§ **Source excerpt**:
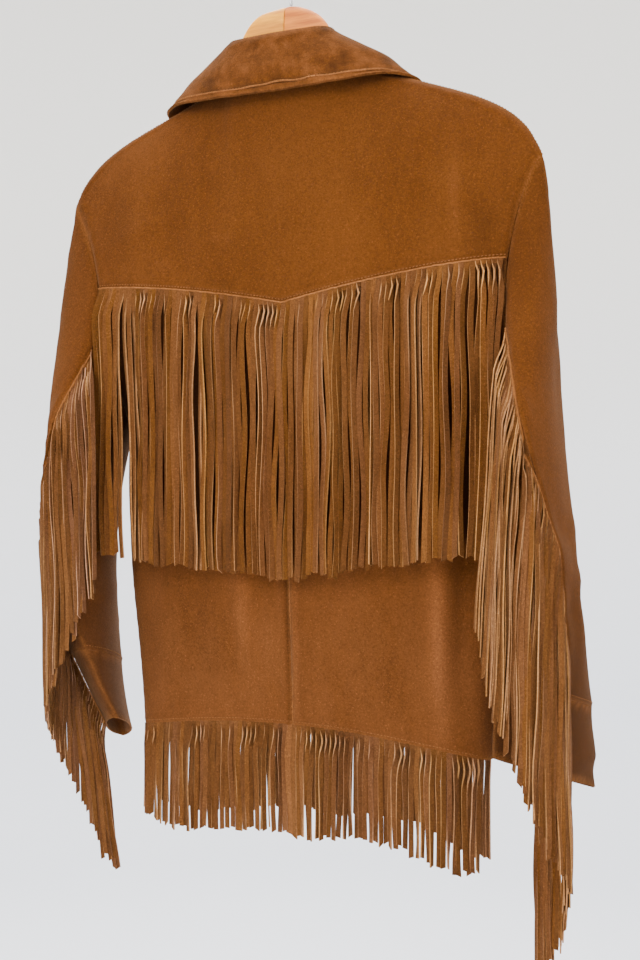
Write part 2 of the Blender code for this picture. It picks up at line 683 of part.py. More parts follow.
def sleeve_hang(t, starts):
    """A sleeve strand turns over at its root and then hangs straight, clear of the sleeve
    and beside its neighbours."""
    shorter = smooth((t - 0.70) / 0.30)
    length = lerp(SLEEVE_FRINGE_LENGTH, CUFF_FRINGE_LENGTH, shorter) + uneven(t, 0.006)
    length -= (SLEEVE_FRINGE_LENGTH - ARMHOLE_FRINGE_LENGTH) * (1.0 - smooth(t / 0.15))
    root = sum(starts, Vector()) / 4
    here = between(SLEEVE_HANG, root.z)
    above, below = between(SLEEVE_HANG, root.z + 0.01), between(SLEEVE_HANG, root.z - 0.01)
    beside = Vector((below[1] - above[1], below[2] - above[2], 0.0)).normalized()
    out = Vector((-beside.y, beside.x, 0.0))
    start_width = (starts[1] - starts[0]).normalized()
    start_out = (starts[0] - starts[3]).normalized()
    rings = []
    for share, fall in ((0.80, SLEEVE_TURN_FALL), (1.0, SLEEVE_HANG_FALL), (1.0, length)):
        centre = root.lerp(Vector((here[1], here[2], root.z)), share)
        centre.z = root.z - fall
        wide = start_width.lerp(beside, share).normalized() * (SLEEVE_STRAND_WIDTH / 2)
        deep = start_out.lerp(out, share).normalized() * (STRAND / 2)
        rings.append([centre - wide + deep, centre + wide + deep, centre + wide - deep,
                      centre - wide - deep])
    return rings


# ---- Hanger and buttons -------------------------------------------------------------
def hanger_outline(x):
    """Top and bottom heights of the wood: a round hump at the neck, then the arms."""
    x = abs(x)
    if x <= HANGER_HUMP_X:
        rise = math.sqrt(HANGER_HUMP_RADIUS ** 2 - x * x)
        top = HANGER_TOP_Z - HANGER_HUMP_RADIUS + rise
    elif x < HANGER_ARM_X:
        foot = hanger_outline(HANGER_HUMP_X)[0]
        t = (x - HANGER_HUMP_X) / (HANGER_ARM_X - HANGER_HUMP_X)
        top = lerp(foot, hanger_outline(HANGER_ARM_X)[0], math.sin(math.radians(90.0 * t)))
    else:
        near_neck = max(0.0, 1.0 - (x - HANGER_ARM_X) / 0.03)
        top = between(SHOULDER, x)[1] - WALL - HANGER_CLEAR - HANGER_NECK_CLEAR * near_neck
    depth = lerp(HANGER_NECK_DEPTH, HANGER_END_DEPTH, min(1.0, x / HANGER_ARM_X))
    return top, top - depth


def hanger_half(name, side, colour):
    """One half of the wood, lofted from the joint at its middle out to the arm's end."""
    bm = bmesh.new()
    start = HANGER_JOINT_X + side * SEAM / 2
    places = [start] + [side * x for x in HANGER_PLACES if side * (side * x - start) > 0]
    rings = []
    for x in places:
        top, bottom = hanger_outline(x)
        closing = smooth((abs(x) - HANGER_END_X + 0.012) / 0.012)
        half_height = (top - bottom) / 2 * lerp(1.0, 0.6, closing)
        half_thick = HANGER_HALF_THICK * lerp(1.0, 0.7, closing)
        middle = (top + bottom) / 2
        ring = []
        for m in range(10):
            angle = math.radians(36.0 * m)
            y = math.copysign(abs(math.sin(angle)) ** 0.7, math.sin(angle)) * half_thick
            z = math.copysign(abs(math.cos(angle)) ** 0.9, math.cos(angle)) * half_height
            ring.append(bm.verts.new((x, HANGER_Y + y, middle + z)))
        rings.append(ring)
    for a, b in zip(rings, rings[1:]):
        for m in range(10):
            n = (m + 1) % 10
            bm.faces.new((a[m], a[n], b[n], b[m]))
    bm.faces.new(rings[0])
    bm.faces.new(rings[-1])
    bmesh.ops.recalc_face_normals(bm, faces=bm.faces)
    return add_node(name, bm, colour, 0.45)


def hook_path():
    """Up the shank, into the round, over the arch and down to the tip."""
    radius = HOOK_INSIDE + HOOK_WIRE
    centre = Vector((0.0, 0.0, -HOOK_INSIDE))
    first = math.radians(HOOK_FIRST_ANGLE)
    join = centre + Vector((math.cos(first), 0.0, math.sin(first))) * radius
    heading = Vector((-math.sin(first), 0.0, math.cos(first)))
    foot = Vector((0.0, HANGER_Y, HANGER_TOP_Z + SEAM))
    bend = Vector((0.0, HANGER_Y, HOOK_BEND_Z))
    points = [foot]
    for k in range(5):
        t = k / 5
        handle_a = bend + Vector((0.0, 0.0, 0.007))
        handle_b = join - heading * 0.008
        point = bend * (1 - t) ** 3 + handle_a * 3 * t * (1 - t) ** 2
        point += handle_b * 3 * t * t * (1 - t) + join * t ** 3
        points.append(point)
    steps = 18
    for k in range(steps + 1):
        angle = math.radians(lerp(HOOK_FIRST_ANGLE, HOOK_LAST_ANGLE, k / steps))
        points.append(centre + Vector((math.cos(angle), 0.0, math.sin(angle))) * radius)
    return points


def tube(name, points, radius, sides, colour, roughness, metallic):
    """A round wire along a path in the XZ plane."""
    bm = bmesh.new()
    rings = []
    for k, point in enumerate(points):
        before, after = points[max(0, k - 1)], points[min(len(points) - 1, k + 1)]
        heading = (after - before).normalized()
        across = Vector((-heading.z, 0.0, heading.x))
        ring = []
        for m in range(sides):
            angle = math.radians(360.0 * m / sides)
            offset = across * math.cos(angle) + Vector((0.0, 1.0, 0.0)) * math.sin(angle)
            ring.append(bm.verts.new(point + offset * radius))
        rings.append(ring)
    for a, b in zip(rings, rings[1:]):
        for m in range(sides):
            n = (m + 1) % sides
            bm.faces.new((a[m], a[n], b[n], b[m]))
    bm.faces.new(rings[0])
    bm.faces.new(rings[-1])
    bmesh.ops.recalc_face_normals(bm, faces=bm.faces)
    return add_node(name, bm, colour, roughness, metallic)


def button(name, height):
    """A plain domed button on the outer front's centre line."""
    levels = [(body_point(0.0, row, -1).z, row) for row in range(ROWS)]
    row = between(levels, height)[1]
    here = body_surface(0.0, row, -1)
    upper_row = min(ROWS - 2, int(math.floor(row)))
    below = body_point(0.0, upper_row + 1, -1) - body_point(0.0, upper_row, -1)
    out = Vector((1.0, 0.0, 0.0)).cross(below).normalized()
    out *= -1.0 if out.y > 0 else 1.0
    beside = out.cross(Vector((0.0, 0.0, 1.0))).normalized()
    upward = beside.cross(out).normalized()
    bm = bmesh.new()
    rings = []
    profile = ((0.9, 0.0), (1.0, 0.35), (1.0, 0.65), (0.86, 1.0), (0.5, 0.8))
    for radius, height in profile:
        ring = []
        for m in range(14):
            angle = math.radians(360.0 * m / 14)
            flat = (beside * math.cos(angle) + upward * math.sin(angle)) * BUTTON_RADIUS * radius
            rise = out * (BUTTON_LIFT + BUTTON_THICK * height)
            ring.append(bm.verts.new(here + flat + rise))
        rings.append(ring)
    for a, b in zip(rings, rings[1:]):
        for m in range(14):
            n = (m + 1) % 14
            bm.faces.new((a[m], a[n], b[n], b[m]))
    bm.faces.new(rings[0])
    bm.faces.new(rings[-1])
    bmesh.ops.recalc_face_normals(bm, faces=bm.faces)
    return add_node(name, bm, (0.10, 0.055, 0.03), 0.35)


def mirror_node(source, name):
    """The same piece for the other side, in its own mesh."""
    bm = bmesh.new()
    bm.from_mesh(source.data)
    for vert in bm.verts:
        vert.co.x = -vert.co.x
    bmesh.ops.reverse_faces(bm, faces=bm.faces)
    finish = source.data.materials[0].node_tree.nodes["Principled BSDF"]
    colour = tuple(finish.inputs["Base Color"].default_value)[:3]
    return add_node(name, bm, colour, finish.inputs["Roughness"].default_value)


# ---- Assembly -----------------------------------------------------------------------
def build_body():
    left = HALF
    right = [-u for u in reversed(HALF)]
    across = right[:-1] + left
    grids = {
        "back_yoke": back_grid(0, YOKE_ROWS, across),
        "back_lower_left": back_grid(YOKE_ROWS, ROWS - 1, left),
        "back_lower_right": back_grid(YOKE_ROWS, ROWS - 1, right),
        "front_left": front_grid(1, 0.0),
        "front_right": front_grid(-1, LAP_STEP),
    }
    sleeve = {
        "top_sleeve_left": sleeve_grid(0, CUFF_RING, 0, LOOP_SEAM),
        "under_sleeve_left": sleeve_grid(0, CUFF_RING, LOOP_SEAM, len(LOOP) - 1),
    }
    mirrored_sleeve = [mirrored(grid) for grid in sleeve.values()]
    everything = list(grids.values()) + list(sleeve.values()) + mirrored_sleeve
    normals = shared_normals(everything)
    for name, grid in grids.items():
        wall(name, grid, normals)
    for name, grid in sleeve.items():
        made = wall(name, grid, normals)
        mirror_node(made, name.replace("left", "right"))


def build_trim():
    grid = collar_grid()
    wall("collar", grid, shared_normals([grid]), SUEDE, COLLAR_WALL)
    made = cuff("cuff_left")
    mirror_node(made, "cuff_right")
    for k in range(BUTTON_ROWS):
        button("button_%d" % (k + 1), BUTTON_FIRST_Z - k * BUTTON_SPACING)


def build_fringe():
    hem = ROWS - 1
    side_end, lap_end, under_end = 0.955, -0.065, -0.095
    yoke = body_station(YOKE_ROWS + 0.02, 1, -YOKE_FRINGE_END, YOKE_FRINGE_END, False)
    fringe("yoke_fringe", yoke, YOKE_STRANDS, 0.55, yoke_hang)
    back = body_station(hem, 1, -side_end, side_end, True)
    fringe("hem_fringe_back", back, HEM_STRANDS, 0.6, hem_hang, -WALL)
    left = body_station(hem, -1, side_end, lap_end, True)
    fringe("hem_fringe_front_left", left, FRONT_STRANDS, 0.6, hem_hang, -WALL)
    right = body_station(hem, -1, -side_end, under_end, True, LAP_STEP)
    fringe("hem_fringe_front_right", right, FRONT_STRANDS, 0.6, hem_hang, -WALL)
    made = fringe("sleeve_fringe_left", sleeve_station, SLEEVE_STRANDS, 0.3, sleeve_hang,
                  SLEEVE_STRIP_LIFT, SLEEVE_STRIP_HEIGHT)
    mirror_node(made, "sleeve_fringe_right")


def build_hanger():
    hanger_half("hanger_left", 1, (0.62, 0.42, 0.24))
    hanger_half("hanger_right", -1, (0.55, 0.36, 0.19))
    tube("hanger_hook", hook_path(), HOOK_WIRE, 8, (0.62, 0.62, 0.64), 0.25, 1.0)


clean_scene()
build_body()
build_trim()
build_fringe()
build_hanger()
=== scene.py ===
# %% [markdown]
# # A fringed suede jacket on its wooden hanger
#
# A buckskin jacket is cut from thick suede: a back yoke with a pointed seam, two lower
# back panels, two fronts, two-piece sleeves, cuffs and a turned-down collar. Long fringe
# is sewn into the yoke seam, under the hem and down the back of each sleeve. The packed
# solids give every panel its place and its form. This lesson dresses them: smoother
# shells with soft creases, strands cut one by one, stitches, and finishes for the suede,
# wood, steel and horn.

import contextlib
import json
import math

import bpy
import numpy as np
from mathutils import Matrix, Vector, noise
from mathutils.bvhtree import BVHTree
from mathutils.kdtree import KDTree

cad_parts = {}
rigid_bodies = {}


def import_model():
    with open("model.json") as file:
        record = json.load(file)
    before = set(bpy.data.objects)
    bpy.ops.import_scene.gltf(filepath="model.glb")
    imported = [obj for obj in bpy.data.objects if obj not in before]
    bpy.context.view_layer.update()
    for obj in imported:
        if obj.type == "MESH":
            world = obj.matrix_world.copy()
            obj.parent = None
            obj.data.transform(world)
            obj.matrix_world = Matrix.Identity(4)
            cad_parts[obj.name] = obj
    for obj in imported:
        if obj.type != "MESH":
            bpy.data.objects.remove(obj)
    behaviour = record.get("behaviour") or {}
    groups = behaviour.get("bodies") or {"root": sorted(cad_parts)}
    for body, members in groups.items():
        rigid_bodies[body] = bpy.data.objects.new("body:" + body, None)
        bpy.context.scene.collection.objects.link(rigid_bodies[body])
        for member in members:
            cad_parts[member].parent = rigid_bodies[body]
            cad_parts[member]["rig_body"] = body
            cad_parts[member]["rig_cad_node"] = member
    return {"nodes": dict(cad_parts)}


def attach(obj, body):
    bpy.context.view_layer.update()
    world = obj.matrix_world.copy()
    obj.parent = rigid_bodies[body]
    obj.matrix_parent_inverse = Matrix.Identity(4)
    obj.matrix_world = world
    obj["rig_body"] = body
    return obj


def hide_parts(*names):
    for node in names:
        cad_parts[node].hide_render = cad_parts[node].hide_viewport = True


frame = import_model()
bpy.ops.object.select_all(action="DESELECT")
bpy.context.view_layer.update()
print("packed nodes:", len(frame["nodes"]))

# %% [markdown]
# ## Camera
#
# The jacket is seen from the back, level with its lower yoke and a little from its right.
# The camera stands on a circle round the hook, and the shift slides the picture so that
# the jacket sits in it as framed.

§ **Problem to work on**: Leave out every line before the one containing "for member in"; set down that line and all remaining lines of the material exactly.

§ **Finished exercise**:
        for member in members:
            cad_parts[member].parent = rigid_bodies[body]
            cad_parts[member]["rig_body"] = body
            cad_parts[member]["rig_cad_node"] = member
    return {"nodes": dict(cad_parts)}


def attach(obj, body):
    bpy.context.view_layer.update()
    world = obj.matrix_world.copy()
    obj.parent = rigid_bodies[body]
    obj.matrix_parent_inverse = Matrix.Identity(4)
    obj.matrix_world = world
    obj["rig_body"] = body
    return obj


def hide_parts(*names):
    for node in names:
        cad_parts[node].hide_render = cad_parts[node].hide_viewport = True


frame = import_model()
bpy.ops.object.select_all(action="DESELECT")
bpy.context.view_layer.update()
print("packed nodes:", len(frame["nodes"]))

# %% [markdown]
# ## Camera
#
# The jacket is seen from the back, level with its lower yoke and a little from its right.
# The camera stands on a circle round the hook, and the shift slides the picture so that
# the jacket sits in it as framed.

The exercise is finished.